## Begin Provided data

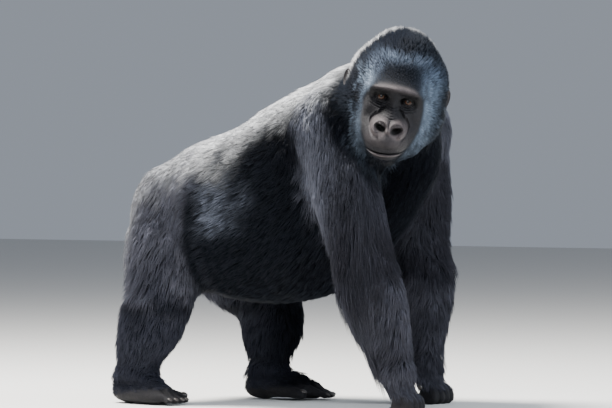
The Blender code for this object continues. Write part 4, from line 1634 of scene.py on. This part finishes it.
# %% Eyes
GAZE = (camera.location - eyes_middle).normalized()
IRIS = 0.60
PUPIL = 0.260
AMBER = (0.048, 0.018, 0.006)
IRIS_DARK = (0.014, 0.005, 0.003)
EYE_WHITE = (0.012, 0.008, 0.007)
PUPIL_BLACK = (0.002, 0.002, 0.002)


def eye_paint(side_name):
    paint = Paint("eye " + side_name)
    centre = middle_of("eye_" + side_name)
    from_centre = paint.vector("SUBTRACT", {0: paint.places(), 1: tuple(centre)})
    way = paint.vector("NORMALIZE", {0: from_centre})
    off_axis = paint.vector("CROSS_PRODUCT", {0: way, 1: tuple(GAZE)})
    ring = paint.vector("LENGTH", {0: off_axis}, "Value")
    rays = paint.grain(0.0012, 4.0)
    amber = paint.mixed(paint.step(rays, 0.35, 0.65), IRIS_DARK, AMBER)
    amber = paint.mixed(paint.step(ring, IRIS - 0.14, IRIS - 0.01), amber, IRIS_DARK)
    coloured = paint.mixed(paint.step(ring, PUPIL - 0.02, PUPIL + 0.03), PUPIL_BLACK, amber)
    return paint.finish(
        Base_Color=paint.mixed(paint.step(ring, IRIS - 0.02, IRIS + 0.04), coloured, EYE_WHITE),
        Roughness=0.22,
        Coat_Weight=0.10,
        Coat_Roughness=0.03,
        Specular_IOR_Level=0.18,
    )


for side_name, eye in eyes.items():
    eye.data.materials.append(eye_paint(side_name))
print("the eyes look along", [round(v, 2) for v in GAZE])


# %% Nails' horn
HORN_DARK = (0.012, 0.010, 0.010)
HORN_PALE = (0.050, 0.042, 0.038)


def horn():
    paint = Paint("horn")
    streaks = paint.grain(0.0009, 2.0, (1, 0.15, 0.15))
    return paint.finish(
        Base_Color=paint.mixed(streaks, HORN_DARK, HORN_PALE),
        Roughness=0.30 + 0.15 * streaks,
        Normal=paint.bumped(streaks, 0.0002),
        Specular_IOR_Level=0.5,
    )


horn_paint = horn()
for plate in nails:
    plate.data.materials.clear()
    plate.data.materials.append(horn_paint)
print("nails painted")

# %% [markdown]
# ## Hand over to the frame
#
# Every piece rides on the one body of the still animal. The skin stands for all the nodes of flesh, and the
# eyeballs and ears for theirs.

# %% Ride and replace
pieces = {skin: "skin"}
pieces |= {coat: "saddle" if coat.name == "coat_loins_and_rump" else "coat" for coat in coats}
pieces |= {shell: "skin" for shell in ears.values()}
pieces |= {eye: "eye" for eye in eyes.values()}
pieces |= {plate: "nail" for plate in nails}
for piece, slot in pieces.items():
    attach(piece, "root")
for side_name in SIDES:
    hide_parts("eye_" + side_name)
    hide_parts("ear_" + side_name)
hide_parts(*[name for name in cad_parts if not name.startswith("e")])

## End Provided data

Directions for this task: Looking at the material above, please copy exactly every line from its first line through the line containing "PUPIL_BLACK = (0.002, 0.002, 0.002)", with both ends included and nothing else.

Final result:
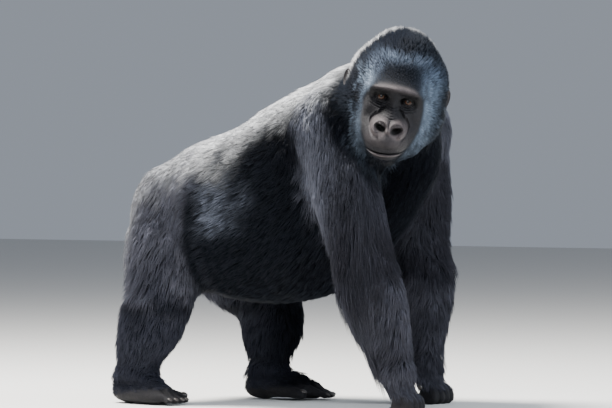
The Blender code for this object continues. Write part 4, from line 1634 of scene.py on. This part finishes it.
# %% Eyes
GAZE = (camera.location - eyes_middle).normalized()
IRIS = 0.60
PUPIL = 0.260
AMBER = (0.048, 0.018, 0.006)
IRIS_DARK = (0.014, 0.005, 0.003)
EYE_WHITE = (0.012, 0.008, 0.007)
PUPIL_BLACK = (0.002, 0.002, 0.002)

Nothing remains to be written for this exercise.